** WHAT TO DO **
Will you repeat only the lines beginning at the one that mentions "rail = guide_rail()" and ending at the one that mentions "obj.parent = empty", both of them included, exactly?

** DATASET EXTRACT **
<<<<

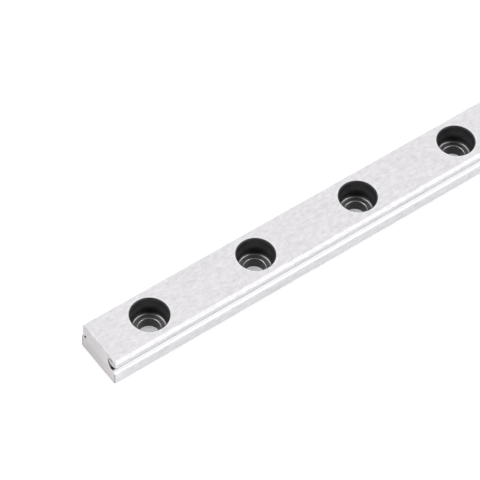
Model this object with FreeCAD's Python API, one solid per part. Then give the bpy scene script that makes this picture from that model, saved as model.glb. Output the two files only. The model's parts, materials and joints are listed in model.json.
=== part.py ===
import FreeCAD, Part

import math
import os

# Profile linear guide rail of the 9 mm miniature size: one straight bar of hardened steel, ground all
# over, that a ball carriage runs along. Units are millimetres. X runs along the rail, with the end that
# is looked at in -X and the side that is looked at in -Y. Z is up, and the origin is the middle of the
# underside.

# Bar. The breaks along its top edges are steeper than 45 degrees.
rail_length = 100.0
rail_width = 9.0
rail_height = 5.5
top_break_across = 0.42
top_break_down = 0.58
bottom_break = 0.33

# Ball raceway along each side: a Gothic arch with a narrow relief slot at its root
ball_diameter = 1.5875
groove_conformity = 0.52
contact_angle = 45.0
ball_line_below_top = 2.2
groove_depth = 0.6
relief_slot_width = 0.52
relief_slot_depth = 0.65

# Row of screw holes down the middle, each counterbored so that a socket head cap screw sits flush. The
# seat runs into the wall in a round corner, and its inner edge is rounded off.
hole_pitch = 20.0
first_hole_inset = 9.4
least_hole_inset = 5.0
counterbore_diameter = 6.0
counterbore_depth = 3.5
seat_corner_radius = 0.6
seat_edge_radius = 0.1
counterbore_rim_break = 0.18
screw_hole_diameter = 3.5
screw_hole_foot_break = 0.05

# Ends, cut off square. The head gets the wider break, for the carriage to slide on over.
head_end_break = 0.34
body_end_break = 0.15

# Shallow chip broken out of the near end, above the relief slot on the near side
chip_width = 1.86
chip_depth = 0.4
chip_from_flank = 0.98
chip_below_top = 1.33

flank_y = rail_width / 2
end_x = rail_length / 2
ball_line_z = rail_height - ball_line_below_top


def section_point(y, z):
    """A point of the cross-section, drawn in the plane of the near end."""
    return FreeCAD.Vector(-end_x, y, z)


def raceway_arc(centre_y, centre_z, radius, side, start_z, end_z):
    """One of the two arcs of the Gothic arch, between two heights. It is hollow towards the outside."""
    def arc_y(z):
        return centre_y - math.sqrt(radius ** 2 - (z - centre_z) ** 2)

    heights = (start_z, (start_z + end_z) / 2, end_z)
    points = [section_point(side * arc_y(z), z) for z in heights]
    return Part.Arc(*points).toShape()


def side_edges(side):
    """Outline of one side of the bar, from the top face down to the underside; side is 1 or -1."""
    radius = groove_conformity * ball_diameter
    shift_up = (radius - ball_diameter / 2) * math.sin(math.radians(contact_angle))
    root_y = flank_y - groove_depth
    centre_y = root_y + math.sqrt(radius ** 2 - shift_up ** 2)
    upper_centre_z = ball_line_z - shift_up
    lower_centre_z = ball_line_z + shift_up
    chord_half = math.sqrt(radius ** 2 - (centre_y - flank_y) ** 2)
    slot_top = ball_line_z + relief_slot_width / 2
    slot_foot = ball_line_z - relief_slot_width / 2
    slot_floor_y = root_y - relief_slot_depth

    upper_arc = raceway_arc(centre_y, upper_centre_z, radius, side, upper_centre_z + chord_half, slot_top)
    lower_arc = raceway_arc(centre_y, lower_centre_z, radius, side, slot_foot, lower_centre_z - chord_half)
    head = [
        section_point(side * (flank_y - top_break_across), rail_height),
        section_point(side * flank_y, rail_height - top_break_down),
        upper_arc.firstVertex().Point,
    ]
    slot = [
        upper_arc.lastVertex().Point,
        section_point(side * slot_floor_y, slot_top),
        section_point(side * slot_floor_y, slot_foot),
        lower_arc.firstVertex().Point,
    ]
    body = [
        lower_arc.lastVertex().Point,
        section_point(side * flank_y, bottom_break),
        section_point(side * (flank_y - bottom_break), 0),
    ]
    edges = [upper_arc, lower_arc]
    for run in (head, slot, body):
        edges += Part.makePolygon(run).Edges
    return edges


def plain_bar():
    """The cross-section, drawn at the near end and run along the whole length."""
    top_half = flank_y - top_break_across
    foot_half = flank_y - bottom_break
    edges = side_edges(1) + side_edges(-1)
    edges.append(Part.makeLine(section_point(-top_half, rail_height), section_point(top_half, rail_height)))
    edges.append(Part.makeLine(section_point(-foot_half, 0), section_point(foot_half, 0)))
    outline = Part.Wire(Part.__sortEdges__(edges))
    return Part.Face(outline).extrude(FreeCAD.Vector(rail_length, 0, 0))


def break_cutter(corner, inward, across, run):
    """A three-sided prism that takes a 45 degree break off one edge of an end.

    inward and across are the two legs of the break, measured from the corner, and run goes along the edge.
    """
    outer = corner - inward - across
    points = [outer, outer + inward * 3, outer + across * 3, outer]
    return Part.Face(Part.makePolygon(points)).extrude(run)


def end_break_cutters(end):
    """Breaks round one end, over the head and round the body below the ball line; end is 1 or -1."""
    x = end * end_x
    across_rail = FreeCAD.Vector(0, 2 * rail_width, 0)
    up = FreeCAD.Vector(0, 0, rail_height)
    head_in = FreeCAD.Vector(-end * head_end_break, 0, 0)
    body_in = FreeCAD.Vector(-end * body_end_break, 0, 0)
    top_corner = FreeCAD.Vector(x, -rail_width, rail_height)
    foot_corner = FreeCAD.Vector(x, -rail_width, 0)
    cutters = [
        break_cutter(top_corner, head_in, FreeCAD.Vector(0, 0, -head_end_break), across_rail),
        break_cutter(foot_corner, body_in, FreeCAD.Vector(0, 0, body_end_break), across_rail),
    ]
    for side in (-1, 1):
        corner = FreeCAD.Vector(x, side * flank_y, ball_line_z)
        cutters.append(break_cutter(corner, head_in, FreeCAD.Vector(0, -side * head_end_break, 0), up))
        cutters.append(break_cutter(corner, body_in, FreeCAD.Vector(0, -side * body_end_break, 0), -up))
    return cutters


def hole_centres():
    """Places of the screw holes along X, as many as the length has room for."""
    room = rail_length - first_hole_inset - least_hole_inset
    count = math.floor(room / hole_pitch) + 1
    return [-end_x + first_hole_inset + hole_pitch * index for index in range(count)]


def quarter_arc(centre, radius, first_angle):
    """A quarter circle that runs anticlockwise in the XZ plane from its first angle, in degrees."""
    angles = [math.radians(first_angle + turn) for turn in (0, 45, 90)]
    points = [centre + FreeCAD.Vector(math.cos(a), 0, math.sin(a)) * radius for a in angles]
    return Part.Arc(*points).toShape()


def hole_cutter(x):
    """The shape of one counterbored hole, turned about its axis."""
    over = rail_height
    screw_r = screw_hole_diameter / 2
    wall_r = counterbore_diameter / 2
    seat_z = rail_height - counterbore_depth

    def at(r, z):
        return FreeCAD.Vector(x + r, 0, z)

    edge = quarter_arc(at(screw_r + seat_edge_radius, seat_z - seat_edge_radius), seat_edge_radius, 90)
    corner = quarter_arc(at(wall_r - seat_corner_radius, seat_z + seat_corner_radius), seat_corner_radius, 270)
    foot = [
        at(0, -over),
        at(screw_r + screw_hole_foot_break + over, -over),
        at(screw_r, screw_hole_foot_break),
        edge.lastVertex().Point,
    ]
    seat = [edge.firstVertex().Point, corner.firstVertex().Point]
    mouth = [
        corner.lastVertex().Point,
        at(wall_r, rail_height - counterbore_rim_break),
        at(wall_r + counterbore_rim_break + over, rail_height + over),
        at(0, rail_height + over),
        foot[0],
    ]
    edges = [edge, corner]
    for run in (foot, seat, mouth):
        edges += Part.makePolygon(run).Edges
    face = Part.Face(Part.Wire(Part.__sortEdges__(edges)))
    return face.revolve(FreeCAD.Vector(x, 0, 0), FreeCAD.Vector(0, 0, 1), 360)


def chip_cutter():
    """A ball that scoops the chip out of the end face, as wide and as deep as the chip."""
    radius = (chip_width ** 2 / 4 + chip_depth ** 2) / (2 * chip_depth)
    x = -end_x + chip_depth - radius
    return Part.makeSphere(radius, FreeCAD.Vector(x, chip_from_flank - flank_y, rail_height - chip_below_top))


def guide_rail():
    """The bar with its ends broken, its holes bored and the chip taken out."""
    cutters = end_break_cutters(-1) + end_break_cutters(1)
    cutters += [hole_cutter(x) for x in hole_centres()]
    cutters.append(chip_cutter())
    return plain_bar().cut(cutters)


rail = guide_rail()
os.makedirs("parts", exist_ok=True)
rail.Solids[0].exportStep("parts/guide_rail.step")
print("guide_rail:", len(rail.Solids), "solid, valid", rail.isValid(), "volume mm3", round(rail.Volume, 2))
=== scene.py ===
import json
import math

import bpy
from mathutils import Matrix, Vector


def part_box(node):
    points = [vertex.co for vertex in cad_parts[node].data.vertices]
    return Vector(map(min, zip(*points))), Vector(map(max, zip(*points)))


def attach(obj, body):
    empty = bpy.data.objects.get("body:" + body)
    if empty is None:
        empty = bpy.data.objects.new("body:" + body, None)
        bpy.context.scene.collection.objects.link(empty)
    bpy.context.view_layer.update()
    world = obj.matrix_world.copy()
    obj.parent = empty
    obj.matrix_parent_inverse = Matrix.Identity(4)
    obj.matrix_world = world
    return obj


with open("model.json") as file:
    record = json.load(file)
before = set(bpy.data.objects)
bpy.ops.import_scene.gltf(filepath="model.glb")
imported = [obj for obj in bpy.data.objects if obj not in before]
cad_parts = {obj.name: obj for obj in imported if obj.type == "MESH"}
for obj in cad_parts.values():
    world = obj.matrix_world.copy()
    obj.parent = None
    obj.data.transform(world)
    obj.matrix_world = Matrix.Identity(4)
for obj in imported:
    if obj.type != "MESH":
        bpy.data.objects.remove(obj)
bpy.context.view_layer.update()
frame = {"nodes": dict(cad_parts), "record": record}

# The rail: one bar of hardened bearing steel. Its top, flanks and raceways are ground bright along the
# length, its ends are cut off with an abrasive disc, and its bores and relief slots keep the black scale
# of the hardening.
rail = frame["nodes"]["guide_rail"]
mm = 0.001

# Sizes in millimetres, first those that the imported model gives
end_x, flank_y, rail_height = [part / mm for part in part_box("guide_rail")[1]]
mounts = {mount["name"]: mount for mount in frame["record"]["mounts"]}
first_hole_x = mounts["screw_hole_1"]["pos_m"][0] / mm
hole_pitch = mounts["screw_hole_2"]["pos_m"][0] / mm - first_hole_x
screw_hole_radius = mounts["screw_hole_1"]["dims"]["r_mm"]
counterbore_radius = mounts["counterbore_1"]["dims"]["r_mm"]
ball_line_z = mounts["carriage_track"]["pos_m"][2] / mm
counterbore_depth = 3.5
seat_corner_radius = 0.6
seat_edge_radius = 0.1
rim_break = 0.18
groove_half = 0.79
groove_depth = 0.6
relief_slot_width = 0.52
relief_slot_depth = 0.65
top_break_across = 0.42
bottom_break = 0.33
head_end_break = 0.34
body_end_break = 0.15

# How far one finish takes to give way to the next, at a sharp border and at a soft one
hairline = 0.01
blur = 0.05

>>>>

** OUTPUT FOR THIS EXERCISE **
rail = guide_rail()
os.makedirs("parts", exist_ok=True)
rail.Solids[0].exportStep("parts/guide_rail.step")
print("guide_rail:", len(rail.Solids), "solid, valid", rail.isValid(), "volume mm3", round(rail.Volume, 2))
=== scene.py ===
import json
import math

import bpy
from mathutils import Matrix, Vector


def part_box(node):
    points = [vertex.co for vertex in cad_parts[node].data.vertices]
    return Vector(map(min, zip(*points))), Vector(map(max, zip(*points)))


def attach(obj, body):
    empty = bpy.data.objects.get("body:" + body)
    if empty is None:
        empty = bpy.data.objects.new("body:" + body, None)
        bpy.context.scene.collection.objects.link(empty)
    bpy.context.view_layer.update()
    world = obj.matrix_world.copy()
    obj.parent = empty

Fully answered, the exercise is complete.